В тот же день группа палестинцев сделала последнюю попытку прорваться домой: предложила румынским властям пропустить их в Констанцу, прямым транзитом к пароходу, в автобусе под конвоем жандарма. Мы простояли полдня на пограничном мостике, ожидая ответа по телефону из близких Черновиц. В конце концов нас прогнали с руганью. Смеркалось. Мы решили, что утро вечера мудренее.
На следующий день было безоблачное небо и солнце, играла музыка и весь город был на ногах: ночью вошли советские войска.
На высокой башне ратуши развевалось красное знамя, танкетки стояли на площади, и улица кишела народом. Красноармейцы стояли, окруженные густой толпой. Каждый был в центре круга, его забрасывали вопросами, теснились посмотреть как на диво. Возникли десятки импровизированных митингов. Добродушные солдаты, не выказывая ни тени удивления или смущения, отвечали на все вопросы. Начиналось мое путешествие в Россию, хотя в эту минуту я и не подозревал этого.
Украинские крестьяне, в белых свитках, интересовались ценами на хлеб, а сапожник спрашивал, почем сапоги. Всех интересовали заработки в Советском Союза, и все были ошеломлены необыкновенным благополучием советских граждан.

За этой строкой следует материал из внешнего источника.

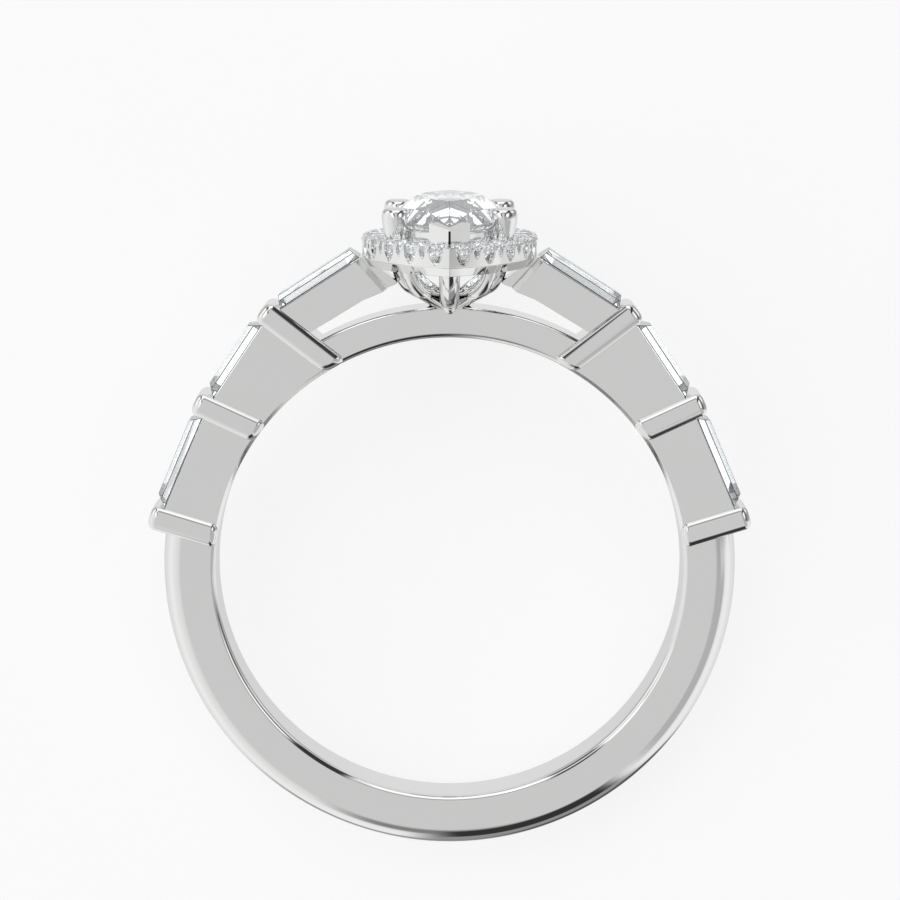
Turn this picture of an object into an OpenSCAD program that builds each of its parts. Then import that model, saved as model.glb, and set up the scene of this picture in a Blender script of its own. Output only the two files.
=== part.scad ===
// Halo diamond ring: a polished white metal band with three bar-set baguettes
// on each shoulder, and a raised marquise stone in six prongs above a marquise
// halo of small round stones. All lengths are in millimetres.
//
// The pieces are drawn upright: X to the right, Y along the finger, away from
// the viewer, Z up to the centre stone, with the middle of the finger hole at
// the origin. The last step lays the ring down on its back.

/* [Band] */
// Inside diameter of the ring
finger_d = 16.5; // [15:0.1:19]
// Width of the band along the finger
band_w = 1.9; // [1.6:0.05:2.4]
// Thickness of the band
band_t = 1.9; // [1.6:0.05:2.2]
// Chamfer on the two inner edges of the band
edge_chamfer = 0.15; // [0.05:0.01:0.25]
// Thickness of the bridge that carries the head
bridge_t = 1.08; // [0.9:0.02:1.3]

/* [Shoulders] */
// Thickness of each cross bar
bar_t = 0.7; // [0.6:0.02:0.8]
// How far a bar stands out past each side of the band
bar_proud = 0.17; // [0.05:0.01:0.3]
// Rounding of the outer end of a bar
bar_round = 0.27; // [0.15:0.01:0.3]
// Width of a baguette stone
baguette_w = 1.6; // [1.4:0.05:1.65]
// Height of a baguette above the top of its wall
baguette_crown = 0.43; // [0.3:0.01:0.5]
// Depth of a baguette below the top of its wall
baguette_depth = 0.62; // [0.4:0.01:0.7]

/* [Halo] */
// Half of the length of the halo along the finger
halo_half_l = 5.2; // [5:0.05:5.4]
// Half of the width of the halo across the finger
halo_half_w = 3.05; // [2.95:0.05:3.15]
// Diameter of a small halo stone
halo_stone_d = 0.88; // [0.8:0.01:0.9]
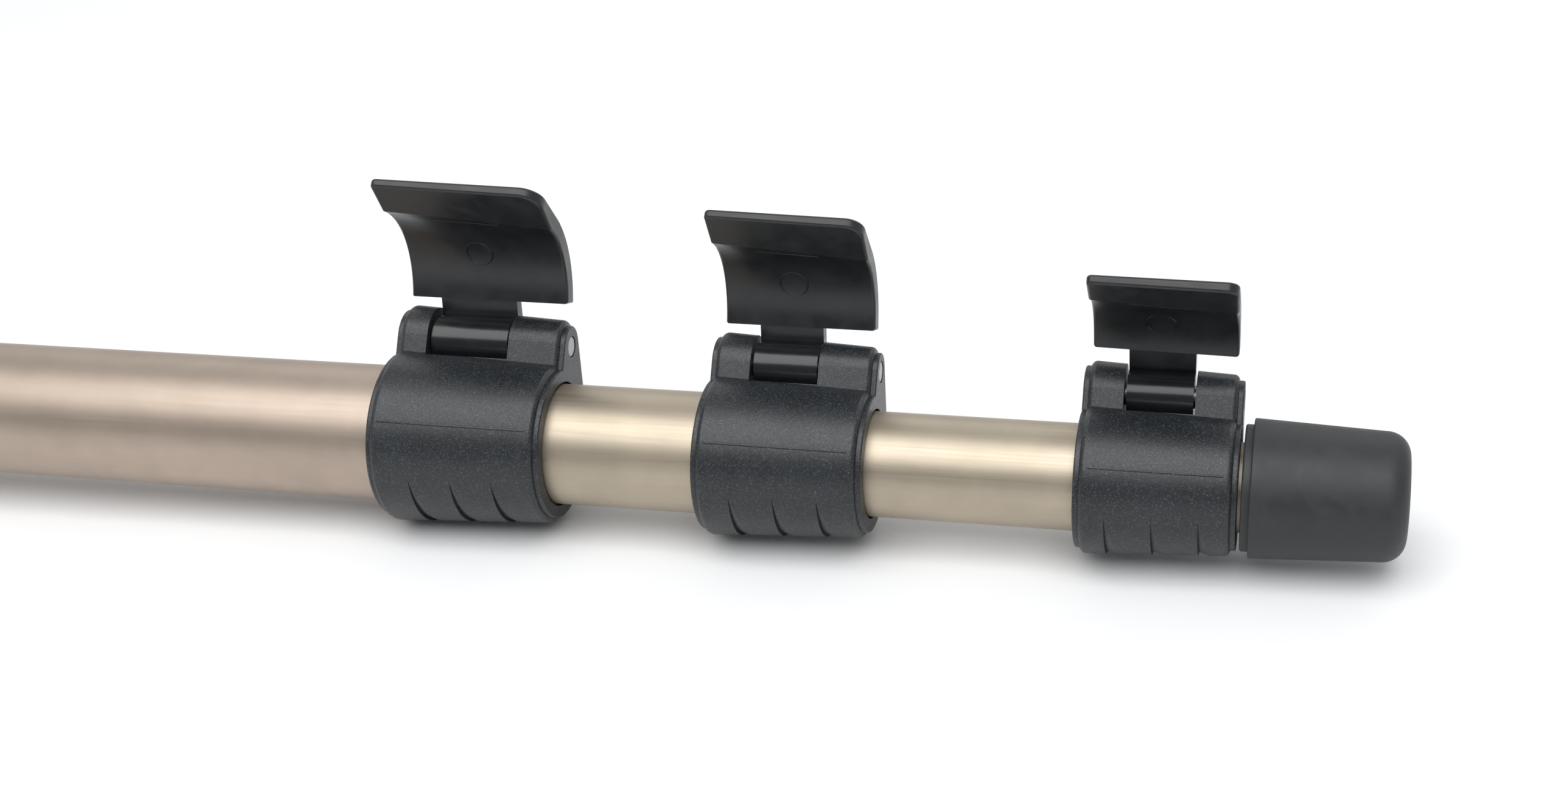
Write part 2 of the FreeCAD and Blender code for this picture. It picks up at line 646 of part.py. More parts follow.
# ---------------------------------------------------------------- foot
def make_foot():
    """Moulded rubber foot with a small lip at its mouth and a rounded end."""
    lip = f"{tube_radius(4)} + foot_start_wall - foot_lip_step"
    corners = [
        ("0", "0"), ("0", lip), ("foot_lip_length", lip),
        ("foot_lip_length", f"{tube_radius(4)} + foot_start_wall"),
        ("foot_length", f"{tube_radius(4)} + foot_end_wall"), ("foot_length", "0"),
    ]
    body = turned("rubber_foot", corners, place=foot_place)
    round_edges(body, "foot_round", circle_at("foot_length", f"{tube_radius(4)} + foot_end_wall"))
    round_edges(body, "plate_round", circle_at("0", lip))
    round_edges(body, "plate_round", circle_at("foot_lip_length", f"{tube_radius(4)} + foot_start_wall"))
    bore = new_sketch(body, "YZ_Plane")
    circle(bore, f"{tube_radius(4)} + glue_gap")
    pocket(body, bore, "foot_bore_depth")
    return body


def make_foot_plug():
    """Plug that closes the thinnest tube and backs the rubber."""
    head = "0 - plug_head"
    corners = [
        (head, "0"), (head, f"{bore_radius(4)} - glue_gap - 2 * plug_head"),
        ("0", f"{bore_radius(4)} - glue_gap"),
        ("plug_length", f"{bore_radius(4)} - glue_gap"), ("plug_length", tube_radius(4)),
        ("plug_length + plug_head", tube_radius(4)), ("plug_length + plug_head", "0"),
    ]
    return turned("foot_plug", corners, place=f"{foot_place} + foot_bore_depth - plug_head - plug_length")


# ---------------------------------------------------------------- head and grip
sleeve_radius = f"({tube_radius(1)} + sleeve_wall)"
head_radius = f"({sleeve_radius} + head_rim)"
pad_radius = f"({head_radius} - pad_inset)"
grip_radius = f"({tube_radius(1)} + grip_wall)"
end_ring_radius = f"({tube_radius(1)} + ring_wall)"


def make_head_cap():
    """Turned aluminium head: flange, sleeve over the tube, spigot inside it, tapped hole."""
    sleeve_end = f"{head_end} + sleeve_length"
    spigot = f"{bore_radius(1)} - glue_gap"
    corners = [
        ("pad_thick", "0"), ("pad_thick", head_radius), (head_end, head_radius),
        (head_end, sleeve_radius), (sleeve_end, sleeve_radius),
        (sleeve_end, f"{tube_radius(1)} + glue_gap"), (head_end, f"{tube_radius(1)} + glue_gap"),
        (head_end, spigot), (f"{head_end} + spigot_length", spigot), (f"{head_end} + spigot_length", "0"),
    ]
    body = turned("head_cap", corners, tilt=False)
    for place in ("pad_thick", head_end):
        round_edges(body, "head_edge", circle_at(place, head_radius))
    tapped = new_sketch(body, "YZ_Plane", "0")
    circle(tapped, "shank_radius")
    pocket(body, tapped, "stud_depth")
    lower = f"({tube_radius(1)} + glue_gap)"
    for level in (lower, f"0 - {lower} - {sleeve_radius}"):
        hole = new_sketch(body, "XY_Plane", level)
        centre = f"{head_end} + screw_place"
        middle = Vector(number(centre), 0, 0)
        index = hole.addGeometry(Part.Circle(middle, Vector(0, 0, 1), number("screw_radius")))
        constrain(hole, "Radius", index, size="screw_radius")
        pin_point(hole, index, 3, centre, "0")
        pocket(body, hole, sleeve_radius)
    return body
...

"Я сам сапожник, - говорил рябой парень, усмехаясь и покачивая остроконечным штыком. - Я до тысячи рублей вырабатывал".
"А сапоги сколько стоят?"
Тут он подмигнул и спросил:
"А у вас сколько стоят?"
Ему назвали цену.
"Ну, и у нас, к примеру, столько же" - не задумываясь сказал парень.
Группа красноармейцев стала в кружок:
Рас-цве-тали яблони и груши,
По-плы-ли туманы над рекой,
Вы-хо-дила на берег Катюша...
Мелодия "'Катюши" всем очень понравилась... Еще три дня тому назад никто не ждал в Снятине этих песен. Польские летчики в красивых черных мундирах, офицеры в рогатых шапках, гражданское польское население, как ошеломленные, старались понять что случилось, не верили глазам...

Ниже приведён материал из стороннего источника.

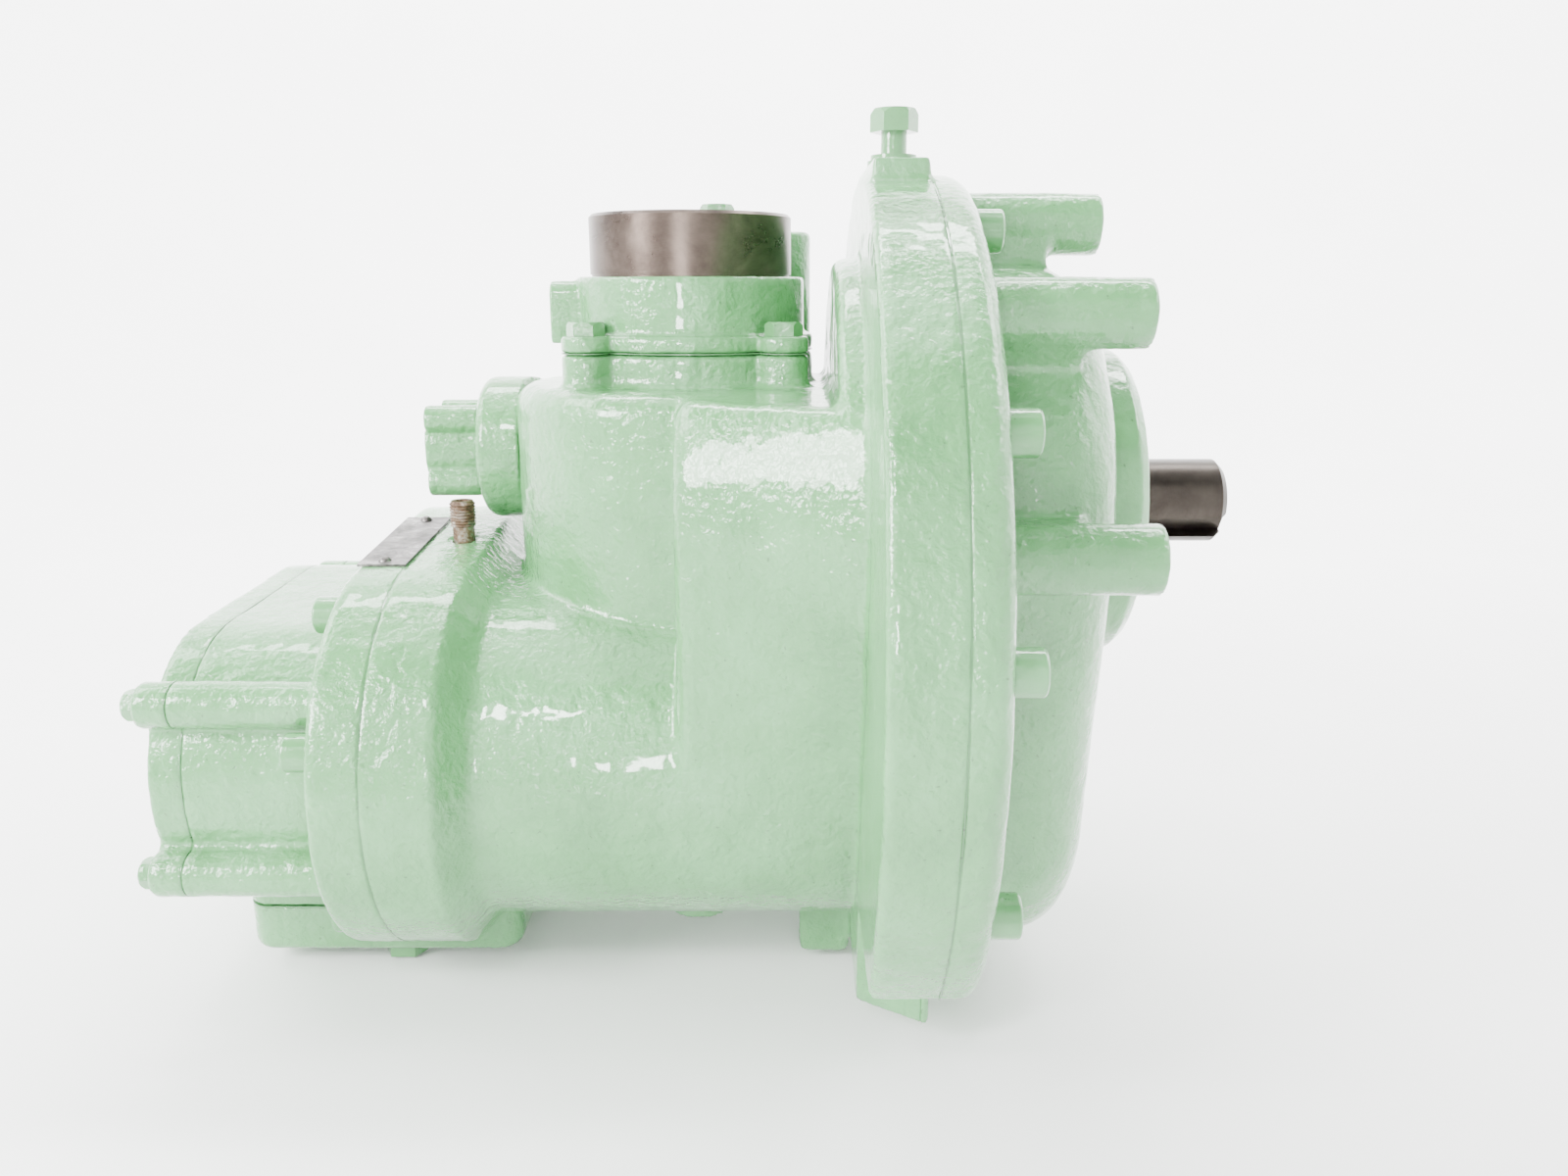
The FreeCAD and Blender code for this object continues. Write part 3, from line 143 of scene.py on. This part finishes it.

Только годы спустя, находясь в Советском Союзе, я понял, какую комедию отломали в это лучезарное утро веселые красноармейцы - как вдохновенно и стопроцентно врали нам ярославские и уральские пареньки, как они над нами потешались, рассказывая о сапогах по 16 рублей и колхозном рае. Видимо, были у них на этот счет инструкции или сказался своеобразный русский патриотизм - утереть нос полякам. Надо сказать, что евреи сразу возымели некоторые подозрения: услышав, что "все есть", "у нас все есть!", стали задавать каверзные вопросы: "А есть ли у вас Копенгаген?" Оказалось, что "как же, есть и Копенгаген, сколько хотите!.." Еще яснее стала картина, когда комендатура распорядилась открыть все магазины, объявила, что злотый равняется рублю, и на лавчонки обрушилась лавина советских покупателей. "Рубль за злотый!" - это им даром отдавали остатки буржуазного изобилия, как премию победителям. Позже я видел, как в пустые магазины во Львове входили командиры и, не умея читать по-польски, спрашивали, что здесь продается. Им было все равно, что покупать - гвозди, чемоданы, купальные костюмы. И о цене не спрашивали, так что евреи сперва набавляли скромно - 10, 20%, а потом сообразили, что этим людям нужны любые вещи за любую цену.